7. Be aware of add-on costs. Not all ships are all-inclusive. “In the past, you paid one fare and got basically the same experience as all the other passengers, except for the size and position of your cabin,” says Jordan. “Now some offer separated private-suite enclaves with extra restaurants, lounges, decks, and even pools just for the suite passengers.
“Ships are now like resorts, and the ones catering to the broader or mass market are charging for everything from behind-the-scenes tours to specialty restaurants, even private-deck cabanas, classes in the gym, and on and on,” he says. “You might say, ‘That’s fine; I can pick and chose what I want.’ Others might feel nickeled and dimed.”
Avery also suggests tallying extra costs. “Look at inclusive and a la carte offerings,” she advises. “The cost of alcoholic beverages can increase the cost substantially. However, many ships have no charge for wine at meals.”

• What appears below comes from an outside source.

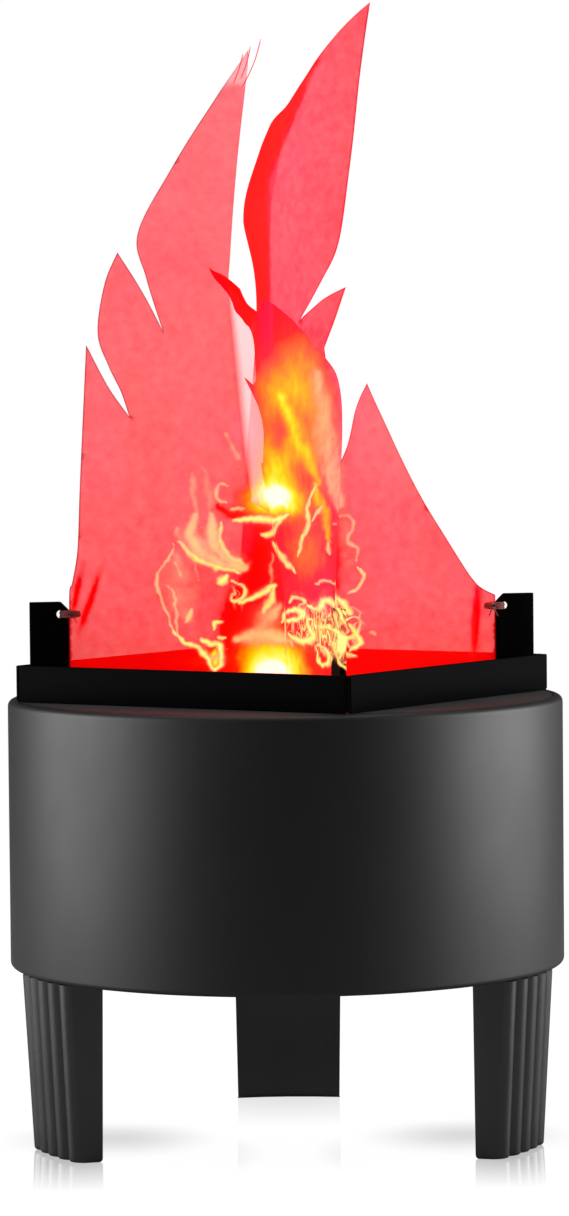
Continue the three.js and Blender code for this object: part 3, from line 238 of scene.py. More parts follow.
WELD_DISTANCE = 1e-6
FLAT_ANGLE = math.radians(0.5)
ROUND_ANGLE = math.radians(30)
CREASE_ANGLE = math.radians(35)
UNDERSIDE_DEPTH = 0.0002
FIRE_CUTS = 8


def clamp(value, low=0.0, high=1.0):
    return max(low, min(high, value))


def smooth_step(value, low, high):
    t = clamp((value - low) / (high - low))
    return t * t * (3 - 2 * t)


def link(name, data):
    """A new object in the scene."""
    made = bpy.data.objects.new(name, data)
    bpy.context.scene.collection.objects.link(made)
    return made


def mesh_piece(name, vertices, faces):
    mesh = bpy.data.meshes.new(name)
    mesh.from_pydata([tuple(v) for v in vertices], [], faces)
    mesh.validate()
    return link(name, mesh)


@contextmanager
def edited(piece):
    """Opens a piece's mesh for edits and writes it back."""
    edit = bmesh.new()
    edit.from_mesh(piece.data)
    yield edit
    edit.to_mesh(piece.data)
    edit.free()


def turned(piece, angle, axis="Z"):
    piece.data.transform(Matrix.Rotation(angle, 4, axis))


def around_z(radius, angle, z):
    return Vector((radius * math.cos(angle), radius * math.sin(angle), z))


def turns(count):
    """Even angles round a circle."""
    return [2 * math.pi * k / count for k in range(count)]


def arc(centre, radius, start, end, steps):
    angles = [start + (end - start) * i / steps for i in range(steps + 1)]
    return [(centre[0] + radius * math.cos(a), centre[1] + radius * math.sin(a)) for a in angles]


def net(count, rows, start=0):
    """Faces of an open net over rows of corners, count in each."""
    corners = [start + row * count + i for row in range(rows - 1) for i in range(count - 1)]
    return [(a, a + 1, a + count + 1, a + count) for a in corners]


def loft(rings):
    """Corners and faces of a skin over rings of places, capped at both ends."""
    vertices = [place for ring in rings for place in ring]
    count = len(rings[0])
    faces = [tuple(reversed(range(count))), tuple(range(len(vertices) - count, len(vertices)))]
    for here in range(0, len(vertices) - count, count):
        there = here + count
        for i in range(count):
            j = (i + 1) % count
            faces.append((here + i, here + j, there + j, there + i))
    return vertices, faces


def lathe(name, profile, segments):
    """A closed ring about Z from a closed list of radius and height pairs."""
    vertices = [around_z(radius, angle, z) for angle in turns(segments) for radius, z in profile]
    count = len(profile)
    faces = []
    for here in range(0, len(vertices), count):
        there = (here + count) % len(vertices)
        for i in range(count):
            j = (i + 1) % count
            faces.append((here + i, there + i, there + j, here + j))
    return mesh_piece(name, vertices, faces)


def bar(name, radius, low, high, segments, centre=(0, 0)):
    """An upright round bar."""
    rings = [[around_z(radius, angle, z) for angle in turns(segments)] for z in (low, high)]
    piece = mesh_piece(name, *loft(rings))
    piece.data.transform(Matrix.Translation((centre[0], centre[1], 0)))
    return piece


def block(name, low, high, turn=0.0):
    """A box between two corners, turned about Z."""
    corners = [(x, y, z) for z in (low[2], high[2]) for y in (low[1], high[1]) for x in (low[0], high[0])]
    faces = [(0, 2, 3, 1), (4, 5, 7, 6), (0, 1, 5, 4), (1, 3, 7, 5), (3, 2, 6, 7), (2, 0, 4, 6)]
    piece = mesh_piece(name, corners, faces)
    turned(piece, turn)
    return piece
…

8. Be sure you know your health coverage options and plans. According to InsureMyTrip, one in three Americans are unclear whether their health insurance works abroad, reports Julie Loffredi, the company’s news editor. She advises asking your health insurance provider for clarification of your coverage before you leave and considering travel insurance for any gaps.
“It’s complicated,” she explains. “Big insurance providers like Blue Cross and Blue Shield, Cigna, and Aetna may provide emergency and urgent care coverage abroad. However, the definition of emergency varies. Medicare will rarely pay for inpatient hospital, doctor, or ambulance services you get in a foreign country.”
9. Take a test cruise. “Many of us attorneys are used to having some ability to plan our own days,” says Avery. “Unlike a land tour, a cruise pre-empts that option. However, it can be a real benefit to let someone else take care of all the travel details, side tours, and meals.
“The best solution in planning is to consider for your first cruise a short trip with a top cruise line that has daily onshore excursions,” she adds. “A river cruise typically falls easily into that category.”
10. Cruise the message boards. Prepare for your cruise by heading online. “Look at the itinerary, plan what to do in ports, buy drink packages and dinner specials ahead of time, and join message boards for other travelers,” recommends Zavieh. “Even if you don’t join in on message board discussions, read them. We learned that on Disney cruises, you can bring memorabilia and pens and drop them off at guest services, and you’ll get the memorabilia back signed by all the characters onboard. How cool is that?”
11. Remember to be you. “The biggest tip is that it’s your vacation, and you should do what you want,” says Jordan. “Just because the ship is in port, you don’t have to get off if you prefer staying on board and relaxing with a good book.
“I had a very good friend who went on cruises, did what they wanted, and always came home telling you what a good time they had no matter what happened,” says Jordan. “Why? Because they decided before they went that they were going to have a good time and that they’d let all the problems just roll off their back.”